## Begin Rows

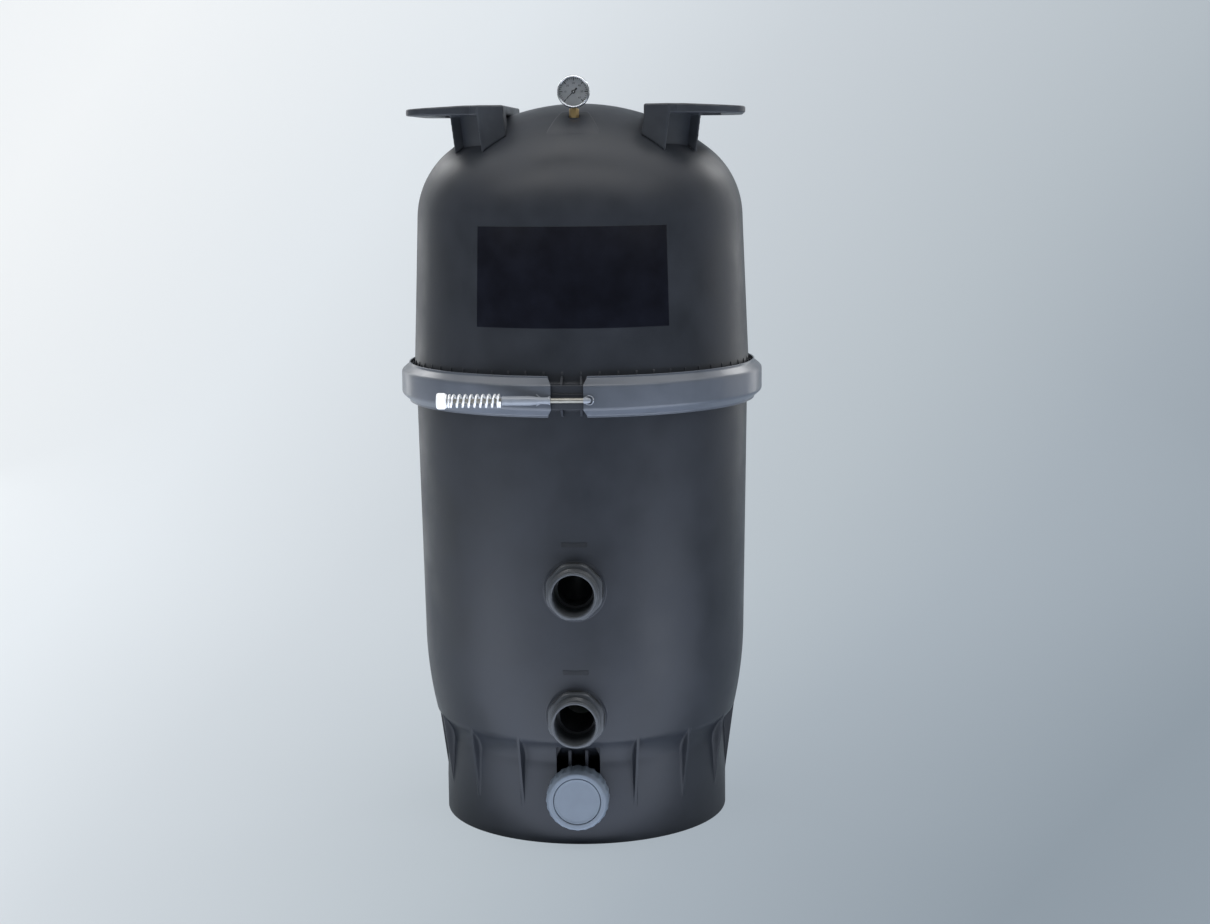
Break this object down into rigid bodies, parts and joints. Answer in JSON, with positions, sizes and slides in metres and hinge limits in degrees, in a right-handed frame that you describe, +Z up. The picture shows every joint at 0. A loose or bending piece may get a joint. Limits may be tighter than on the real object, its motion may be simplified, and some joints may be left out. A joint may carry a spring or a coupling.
{
  "type": "cartridge filter",
  "caption": "Upright two-part tank filter with pleated cartridges, band clamp, front ports, capped drain, lift handles and a pressure gauge.",
  "frame": {"origin": "floor level at the middle of the base, on the tank's axis", "axes": "+Z up the tank's axis, -Y out of the ports at the front, +X to the right"},
  "size_m": [0.5799, 0.5939, 1.185],
  "materials": {
    "tank": "fine satin moulding texture",
    "band": "dull satin rolled sheet",
    "bolt": "plain stainless",
    "spring": "bright stainless wire",
    "nut": "bright plated",
    "port": "smooth satin moulding",
    "drain": "smooth blue-grey moulding",
    "seal": "soft black rubber",
    "inner": "natural white moulding",
    "strainer": "fine steel sleeve",
    "media": "spun polyester felt",
    "core": "natural moulding",
    "cap": "blue potting compound",
    "brass": "turned brass",
    "gauge": "pressed polished steel",
    "dial": "grey printed face",
    "pointer": "black",
    "lens": "clear flat window"
  },
  "bodies": {
    "base": {"lower_tank": "tank", "tank_seal": "seal", "clamp_band": "band", "tension_bolt": "bolt", "clamp_spring": "spring", "inlet_port": "port", "inlet_gasket": "seal", "inlet_lock_nut": "port", "inlet_diffuser": "inner", "outlet_port": "port", "outlet_gasket": "seal", "outlet_lock_nut": "port", "outlet_pipe": "inner", "bottom_manifold": "inner", "top_manifold": "inner", "air_tube": "inner", "air_strainer": "strainer", "media_1": "media", "core_1": "core", "top_cap_1": "cap", "bottom_cap_1": "cap", "media_2": "media", "core_2": "core", "top_cap_2": "cap", "bottom_cap_2": "cap", "media_3": "media", "core_3": "core", "top_cap_3": "cap", "bottom_cap_3": "cap", "media_4": "media", "core_4": "core", "top_cap_4": "cap", "bottom_cap_4": "cap"},
    "lid": {"upper_tank": "tank", "left_handle": "tank", "right_handle": "tank", "gauge_stem": "brass", "gauge_case": "gauge", "gauge_dial": "dial", "gauge_lens": "lens", "gauge_bezel": "gauge"},
    "pointer": {"gauge_pointer": "pointer"},
    "washer": {"clamp_washer": "bolt"},
    "band_nut": {"clamp_nut": "nut"},
    "plug": {"drain_plug": "drain", "drain_seal": "seal"},
    "drain_ring": {"drain_nut": "drain"}
  },
  "joints": [
    {"name": "lid_lift", "type": "slide", "parent": "base", "child": "lid", "axis": [0, 0, 1], "range_m": [0, 0.42]},
    {"name": "pointer_turn", "type": "hinge", "parent": "lid", "child": "pointer", "pos_m": [0, -0.136, 1.16], "axis": [0, 1, 0], "range_deg": [0, 270], "stiffness_Nm_per_rad": 0.0005},
    {"name": "washer_slide", "type": "slide", "parent": "base", "child": "washer", "axis": [1, 0, 0], "range_m": [0, 0.02], "deforming": ["clamp_spring"]},
    {"name": "band_nut_turn", "type": "hinge", "parent": "washer", "child": "band_nut", "pos_m": [-0.19, -0.2915, 0.7048], "axis": [1, 0, 0], "range_deg": [0, 4114]},
    {"name": "plug_slide", "type": "slide", "parent": "base", "child": "plug", "axis": [0, -1, 0], "range_m": [0, 0.03]},
    {"name": "drain_ring_turn", "type": "hinge", "parent": "plug", "child": "drain_ring", "pos_m": [0, -0.25, 0.0806], "axis": [0, -1, 0], "range_deg": [0, 3400]}
  ],
  "couplings": [
    {"joint": "washer_slide", "follows": "band_nut_turn", "m_per_rad": 0.00027852},
    {"joint": "plug_slide", "follows": "drain_ring_turn", "m_per_rad": 0.00050532}
  ]
}
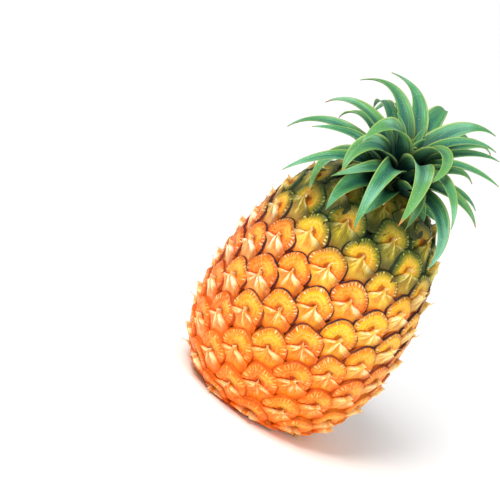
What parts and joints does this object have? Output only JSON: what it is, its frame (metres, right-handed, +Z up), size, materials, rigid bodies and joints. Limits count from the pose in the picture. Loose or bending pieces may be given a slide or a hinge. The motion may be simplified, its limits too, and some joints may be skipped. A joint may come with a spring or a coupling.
{
  "type": "pineapple",
  "caption": "Whole ripe pineapple standing on its cut base, with raised spiral eyes and a crown of curled green leaves that leans to one side.",
  "frame": {"origin": "centre of the flat base, where the cut stalk ends", "axes": "+Z up the fruit towards its crown, -Y the side that the crown leans towards, +X to the right seen from -Y"},
  "size_m": [0.1273, 0.1485, 0.2052],
  "materials": {
    "rind": "waxy, orange to golden with green towards the crown",
    "cut_stalk": "dry cut fibre",
    "crown_stem": "pale fibrous stem",
    "leaf": "waxy green with a pale bloom and a yellow-green edge"
  },
  "bodies": {
    "root": {"fruit": "rind", "stalk_stub": "cut_stalk", "crown_stem": "crown_stem", "leaf_01": "leaf", "leaf_02": "leaf", "leaf_03": "leaf", "leaf_04": "leaf", "leaf_05": "leaf", "leaf_06": "leaf", "leaf_07": "leaf", "leaf_08": "leaf", "leaf_09": "leaf", "leaf_10": "leaf", "leaf_11": "leaf", "leaf_12": "leaf", "leaf_13": "leaf", "leaf_14": "leaf", "leaf_15": "leaf", "leaf_16": "leaf", "leaf_17": "leaf", "leaf_18": "leaf", "leaf_19": "leaf", "leaf_20": "leaf", "leaf_21": "leaf", "leaf_22": "leaf", "leaf_23": "leaf", "leaf_24": "leaf", "leaf_25": "leaf", "leaf_26": "leaf", "leaf_27": "leaf", "leaf_28": "leaf", "leaf_29": "leaf", "leaf_30": "leaf", "leaf_31": "leaf", "leaf_32": "leaf", "leaf_33": "leaf"}
  },
  "joints": []
}
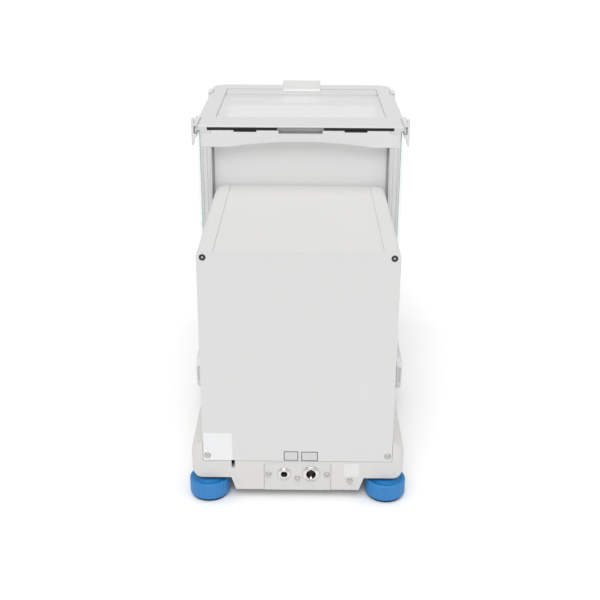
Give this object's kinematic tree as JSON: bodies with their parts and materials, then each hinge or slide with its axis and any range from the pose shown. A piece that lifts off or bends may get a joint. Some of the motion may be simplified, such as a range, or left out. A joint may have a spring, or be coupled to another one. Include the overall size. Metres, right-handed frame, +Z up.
{
  "type": "analytical balance",
  "caption": "Analytical balance weighing unit: glass weighing chamber with sliding side and top doors, housing behind, ribbed blue levelling feet and rear sockets.",
  "frame": {"origin": "centre of the footprint on the table, at the underside of the foot pads", "axes": "+X to the operator's right, +Y to the rear (the connector side), +Z up"},
  "size_m": [0.2528, 0.5059, 0.3673],
  "materials": {
    "painted_casting": "fine-textured powder coat on cast aluminium, light warm grey",
    "painted_steel": "satin powder coat, light grey",
    "moulded_plastic": "fine-grained moulded plastic, light grey",
    "clear_glass": "clear float glass with a green edge",
    "stainless": "brushed stainless steel",
    "zinc_screws": "zinc-plated steel",
    "nickel_rings": "nickel-plated brass",
    "dark_plastic": "black insulating plastic",
    "label_foil": "white self-adhesive foil",
    "machined_aluminium": "milled aluminium",
    "magnet_steel": "nickel-plated soft iron",
    "coil_copper": "enamelled copper winding",
    "brass_bushes": "turned brass",
    "circuit_board": "green solder mask",
    "blue_plastic": "bright blue moulded plastic, ribbed rim",
    "black_rubber": "black rubber"
  },
  "bodies": {
    "base": {"base_casting": "painted_casting", "hook_port_plug": "moulded_plastic", "foot_bushes": "brass_bushes", "housing_cover": "painted_casting", "rear_panel": "painted_steel", "rear_panel_screws": "zinc_screws", "rating_label": "label_foil", "socket_labels": "label_foil", "seal_sticker": "label_foil", "connector_plate": "painted_steel", "connector_plate_screws": "zinc_screws", "power_jack": "nickel_rings", "display_socket": "nickel_rings", "display_socket_insert": "dark_plastic", "ground_screw": "zinc_screws", "left_rear_post": "moulded_plastic", "right_rear_post": "moulded_plastic", "left_front_post": "moulded_plastic", "right_front_post": "moulded_plastic", "chamber_rear_wall": "moulded_plastic", "rear_lintel": "moulded_plastic", "top_frame": "moulded_plastic", "front_pane": "clear_glass", "chamber_floor": "stainless", "draft_ring": "stainless", "level_cup": "moulded_plastic", "level_vial": "clear_glass", "cell_frame": "machined_aluminium", "magnet_pot": "magnet_steel", "position_sensor": "dark_plastic", "adjustment_motor": "dark_plastic", "motor_bracket": "machined_aluminium", "main_board": "circuit_board"},
    "left_door": {"left_door_glass": "clear_glass", "left_door_hooks": "moulded_plastic", "left_door_grip": "moulded_plastic"},
    "right_door": {"right_door_glass": "clear_glass", "right_door_hooks": "moulded_plastic", "right_door_grip": "moulded_plastic"},
    "top_door": {"top_door_glass": "clear_glass", "top_door_handle": "moulded_plastic"},
    "pan": {"weighing_pan": "stainless"},
    "load_receiver": {"load_arm": "machined_aluminium", "receiver": "machined_aluminium"},
    "lever": {"lever": "machined_aluminium", "force_coil": "coil_copper"},
    "lower_guide": {"lower_guide": "machined_aluminium"},
    "upper_guide": {"upper_guide": "machined_aluminium"},
    "weight_cradle": {"weight_cradle": "machined_aluminium", "adjustment_weight": "stainless"},
    "adjustment_spindle": {"adjustment_spindle": "magnet_steel"},
    "rear_right_pad": {"rear_right_foot_pad": "black_rubber"},
    "rear_right_wheel": {"rear_right_foot_wheel": "blue_plastic"},
    "rear_left_pad": {"rear_left_foot_pad": "black_rubber"},
    "rear_left_wheel": {"rear_left_foot_wheel": "blue_plastic"},
    "front_right_pad": {"front_right_foot_pad": "black_rubber"},
    "front_right_wheel": {"front_right_foot_wheel": "blue_plastic"},
    "front_left_pad": {"front_left_foot_pad": "black_rubber"},
    "front_left_wheel": {"front_left_foot_wheel": "blue_plastic"}
  },
  "joints": [
    {"name": "rear_right_level", "type": "slide", "parent": "base", "child": "rear_right_pad", "axis": [0, 0, 1], "range_m": [-0.005, 0.0025]},
    {"name": "rear_right_wheel_turn", "type": "hinge", "parent": "rear_right_pad", "child": "rear_right_wheel", "pos_m": [0.0948, 0.23155, 0], "axis": [0, 0, 1], "range_deg": [-1450, 730]},
    {"name": "rear_left_level", "type": "slide", "parent": "base", "child": "rear_left_pad", "axis": [0, 0, 1], "range_m": [-0.005, 0.0025]},
    {"name": "rear_left_wheel_turn", "type": "hinge", "parent": "rear_left_pad", "child": "rear_left_wheel", "pos_m": [-0.0948, 0.23155, 0], "axis": [0, 0, 1], "range_deg": [-1450, 730]},
    {"name": "front_right_level", "type": "slide", "parent": "base", "child": "front_right_pad", "axis": [0, 0, 1], "range_m": [-0.005, 0.0025]},
    {"name": "front_right_wheel_turn", "type": "hinge", "parent": "front_right_pad", "child": "front_right_wheel", "pos_m": [0.0948, -0.22695, 0], "axis": [0, 0, 1], "range_deg": [-1450, 730]},
    {"name": "front_left_level", "type": "slide", "parent": "base", "child": "front_left_pad", "axis": [0, 0, 1], "range_m": [-0.005, 0.0025]},
    {"name": "front_left_wheel_turn", "type": "hinge", "parent": "front_left_pad", "child": "front_left_wheel", "pos_m": [-0.0948, -0.22695, 0], "axis": [0, 0, 1], "range_deg": [-1450, 730]},
    {"name": "left_door_slide", "type": "slide", "parent": "base", "child": "left_door", "axis": [0, 1, 0], "range_m": [0, 0.19]},
    {"name": "right_door_slide", "type": "slide", "parent": "base", "child": "right_door", "axis": [0, 1, 0], "range_m": [0, 0.19]},
    {"name": "top_door_slide", "type": "slide", "parent": "base", "child": "top_door", "axis": [0, 1, 0], "range_m": [0, 0.148]},
    {"name": "cell_travel", "type": "slide", "parent": "base", "child": "load_receiver", "axis": [0, 0, 1], "range_m": [-0.0002, 0], "stiffness_N_per_m": 15000, "springref_m": 0.0006},
    {"name": "pan_lift", "type": "slide", "parent": "load_receiver", "child": "pan", "axis": [0, 0, 1], "range_m": [0, 0.03]},
    {"name": "lever_tilt", "type": "hinge", "parent": "base", "child": "lever", "pos_m": [0, 0.05605, 0.069], "axis": [1, 0, 0], "range_deg": [-0.2, 1.3]},
    {"name": "lower_guide_tilt", "type": "hinge", "parent": "base", "child": "lower_guide", "pos_m": [0, 0.07405, 0.0385], "axis": [1, 0, 0], "range_deg": [-0.1, 0.5]},
    {"name": "upper_guide_tilt", "type": "hinge", "parent": "base", "child": "upper_guide", "pos_m": [0, 0.07405, 0.1055], "axis": [1, 0, 0], "range_deg": [-0.1, 0.5]},
    {"name": "weight_lowering", "type": "slide", "parent": "base", "child": "weight_cradle", "axis": [0, 0, 1], "range_m": [-0.003, 0]},
    {"name": "spindle_turn", "type": "hinge", "parent": "base", "child": "adjustment_spindle", "pos_m": [0, 0.05405, 0.12], "axis": [0, 0, 1], "range_deg": [-1090, 10]}
  ],
  "couplings": [
    {"joint": "rear_right_wheel_turn", "follows": "rear_right_level", "rad_per_m": 5026.5},
    {"joint": "rear_left_wheel_turn", "follows": "rear_left_level", "rad_per_m": 5026.5},
    {"joint": "front_right_wheel_turn", "follows": "front_right_level", "rad_per_m": 5026.5},
    {"joint": "front_left_wheel_turn", "follows": "front_left_level", "rad_per_m": 5026.5},
    {"joint": "lever_tilt", "follows": "cell_travel", "rad_per_m": -98.039},
    {"joint": "lower_guide_tilt", "follows": "cell_travel", "rad_per_m": -27.174},
    {"joint": "upper_guide_tilt", "follows": "cell_travel", "rad_per_m": -27.174},
    {"joint": "spindle_turn", "follows": "weight_lowering", "rad_per_m": 6283.2}
  ]
}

## End Rows

## Task description
Of all the lines in the entries, how many contain the word "joints"? Give only the number.

## Exercise response
5